A new documentary by director Benson Lee, Planet B-Boy, is about a dance form called b-boying, or break dancing. Invented on the streets of New York in the early 1970s by black and Latino youths, it’s become a global phenomenon. And since 1990, champion teams from around the world have met and competed annually at an international championship started by German enthusiasts.

At the world Battle of the Year in Germany, b-boy teams from more than 20 countries share living and practice space for days, eyeing each other's moves all the while. Planet B-Boy focuses on several top crews that competed in 2005’s championship, including those from the U.S., France, Japan and South Korea. When the nightly contests begin, the b-boys battle until only two crews remain.

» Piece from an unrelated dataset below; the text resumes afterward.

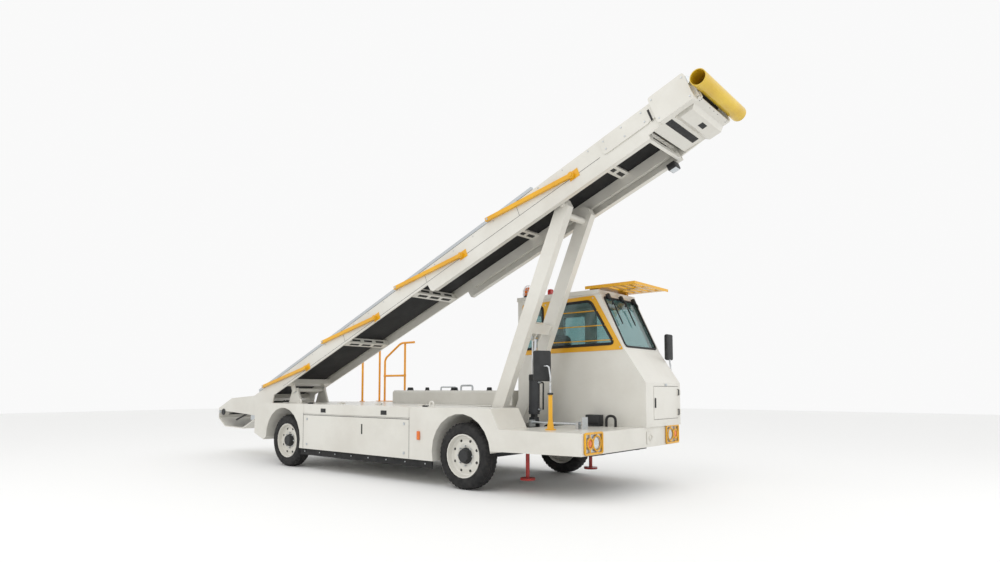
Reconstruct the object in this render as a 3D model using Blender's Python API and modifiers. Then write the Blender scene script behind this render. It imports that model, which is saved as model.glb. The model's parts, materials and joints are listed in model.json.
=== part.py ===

The film shows how b-boying developed more than 30 years ago as part of the urban culture of hip hop music. An early b-boy who goes by the name Trac2 explained it to the filmmakers, saying, "B-boy comes from the terminology 'beat boy,' because we dance to the specific beat of a record. It's a gesture of a fight, without actually touching someone, but with the same intensity of a battle of a gang."

As the film shows, the 1983 Hollywood movie Flashdance took break dancing outside the U.S. for the first time. In the years since, it has moved into almost every corner of the planet. Planet B-Boy director Benson Lee said that in the last decade, Internet video sites have also spread the dance to new generations.

"They learn by watching and observing and playing back these videos in slow motion, and emulating the moves, and that's basically how a lot of b-boys are born, actually,” he said in an interview.

Lee said that the art of b-boying, however, is individuality. "You know, a lot of dancers in the conventional dance world, they spend many years to look the same,” he said, “while b-boying right off the bat condemns copying, and really inspires these dancers to come up with their own character, their own quality, their own moves. It is the ultimate freedom as a dance form."

In recent years, breakers have begun to choreograph some of their performances. An MTV-like video from Planet B-Boy shows b-boys dressed as North and South Korean soldiers dancing together along the demilitarized zone between the two countries. They are a South Korean crew called the Drifterz.

But b-boying is rooted in improvisation, especially in "battles," where opposing crews try to outdo each other on the spot. Benson Lee says that the competition actually brings people together. "It's not just like, 'We are the world, and let's hold hands across the globe,’” he said. “It really is, 'Let's come together, and show each other what we've got. Let's compare and compete, and actually further our own skill level by exchange.' And a lot of people misinterpret that as aggression, as violent -- because they don't understand the vocabulary, perhaps."